Don't expect Edwards to get particularly personal with Kerry; the North Carolinian is the "Mr. Congeniality" of this race. But Edwards will be more aggressive about highlighting positions on trade issues that differ from those taken by Kerry.
Edwards has pushed trade issues hard on the campaign trail in recent days, declaring in Tennessee on Thursday that, "It is wrong that our trade policies have caused one million good paying jobs to be shipped overseas because our companies can find cheaper labor and lower standards in another country...We cannot keep supporting trade deals if they are taking our jobs and our democratic way of life with them."
It's no coincidence that the announcement of the UNITE endorsement will come in Wisconsin, where the union has more than 3,000 members and thousands of retirees, and where the February 17 primary contest is shaping up as what could be the last chance to slow Kerry's march to the nomination. With wins in the Iowa caucuses, the New Hampshire primary, and five caucuses and primaries on February 3, Kerry has emerged as the clear frontrunner.
Already, former Vermont Governor Howard Dean has signaled that Wisconsin will be a make-or-break test for his battered candidacy. Edwards is not so blunt about the important of the Wisconsin primary, but his aides admit that he needs to win a northern state soon to remain viable.
Edwards scored a big win February 3 in South Carolina, and he posed solid, second-place finishes in Oklahoma and Missouri – which added significantly to his delegate totals in the race for the Democratic nomination. And he could score wins Tuesday in the Tennessee and Virginia primaries, where he is competing with Kerry and retired Gen. Wesley Clark, but the North Carolinian needs a breakthrough in the north. That's where Wisconsin, which holds the highest profile primary between now and the March 2 "Super Tuesday" primaries in delegate-rich states such as Ohio, New York and California, comes in.
"Edwards is going to have to win somewhere in the north, and there are no other targets for him except Wisconsin," says former US Rep. Jim Jontz, who has been working to get all the candidates to address trade issues as part of the "Regime Change 2004" initiative of the group Americans for Democratic Action. "So Edwards is going to need Wisconsin, and the issue that may get Wisconsin to listen to him is trade."
Jontz is hardly alone in suggesting that trade issues rank high on the list of concerns for Wisconsinites.
"In the past two and one-half years, Wisconsin alone has lost over 84,000 manufacturing jobs in part because of unfair trade policies," says US Sen. Russ Feingold, D-Wisconsin, who has been a leading Senate foe of the North American Free Trade Agreement (NAFTA), permanent Most Favored Nation trading status for China, and the granting to President Bush of "Fast Track" authority to negotiate a sweeping Free Trade Area of the Americas (FTAA) agreement.

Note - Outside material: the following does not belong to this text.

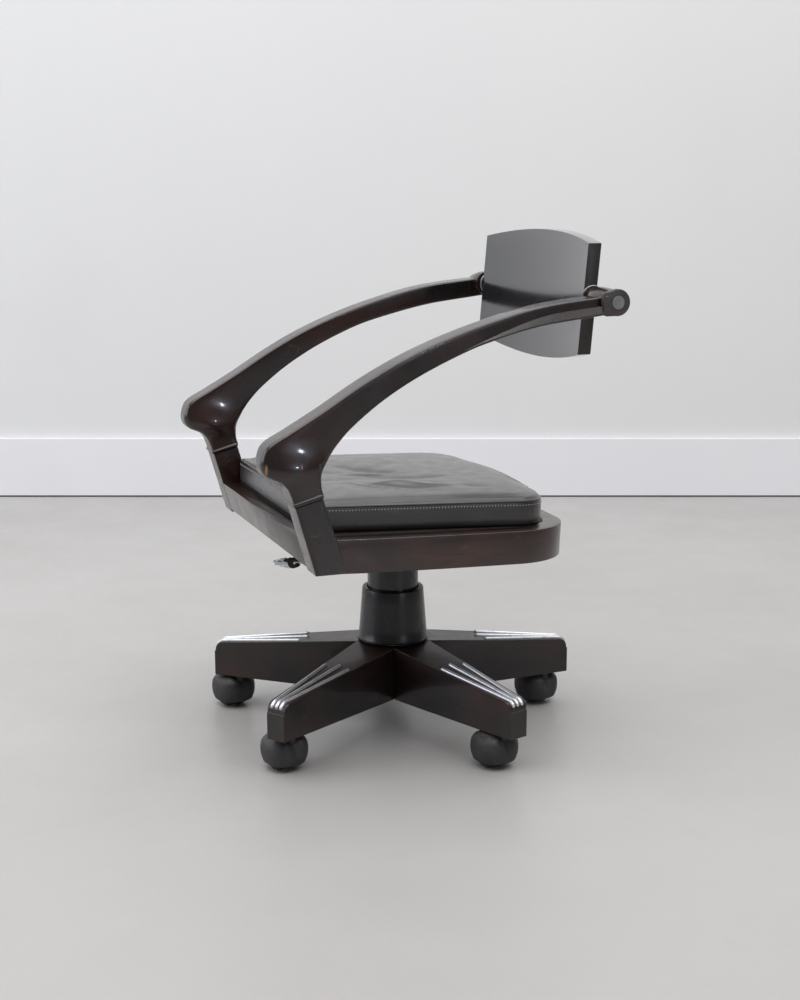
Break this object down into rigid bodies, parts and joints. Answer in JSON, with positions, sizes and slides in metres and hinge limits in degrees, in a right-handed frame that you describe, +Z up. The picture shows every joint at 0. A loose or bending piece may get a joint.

Feingold is not making an endorsement in the Wisconsin primary. But he has made trade a major issue in the state, which has been hard hit in recent years by trade policies that have encouraged US firms to shutter factories in the upper Midwest and shift production out of the country. Feingold and other members of the Wisconsin Congressional delegation have, as well, been leaders in raising concerns about trade policies that undermine the interests of Wisconsin's family farmers – who remain a significant electoral force in what has historically been known as America's Dairyland.
Edwards has not been so consistent a foe of free trade policies as Feingold, or Congressional Progressive Caucus co-chair Dennis Kucinich, D-Ohio, who is also seeking the Democratic nod. But the North Carolinian has cast votes in the Senate against a number of trade agreements, and he has made opposition to the FTAA and calls for a reworking of NAFTA an important part of his message in the presidential campaign.
In contrast, Kerry voted for NAFTA, legislation that led to the creation of the World Trade Organization, Most Favored Nation trading status for China and Fast Track authority for the Bush administration to negotiate not just the FTAA but other new trade agreements. When the AFL-CIO quizzed candidates on trade issues in July, Kerry refused to indicate whether he would oppose a Free Trade Area of the Americas agreement that did not include significant protections for workers and the environment in the US and abroad.
In September, in a speech to the Detroit Economic Club, Kerry accused critics of free trade pacts, including former House Minority Leader Dick Gephardt, D-Missouri, and Dean, of "pandering" to organizing labor. Gephardt, who won the support of many industrial unions but ran poorly in the Iowa caucuses, has withdrawn from the race and is now backing Kerry.
But Gephardt's long-time ally in fights against the free-trade agenda of Presidents Clinton and Bush, former House Whip David Bonior, endorsed Edwards on Thursday. "One of the reasons I am supporting John is that he campaigned against NAFTA and knows thath we have to fight for fair trade, not just free trade," said Bonior, who remains a popular figure with labor audiences not just in his native Michigan and in neighboring Wisconsin.
Along with Bonior's backing, Edwards was endorsed this week by District 2 of the United Steelworkers of America, which represents steelworkers in Michigan and Wisconsin. "As the son of a textile worker, he has seen the devastation that unfair trade has brought upon entire industries," said Harry Lester, Director of the District 2 United Steelworkers of America. "It is time working people had an Administration that recognizes the success of business and the success of working people go hand in hand. John Edwards understands that and would bring fairness back to our government."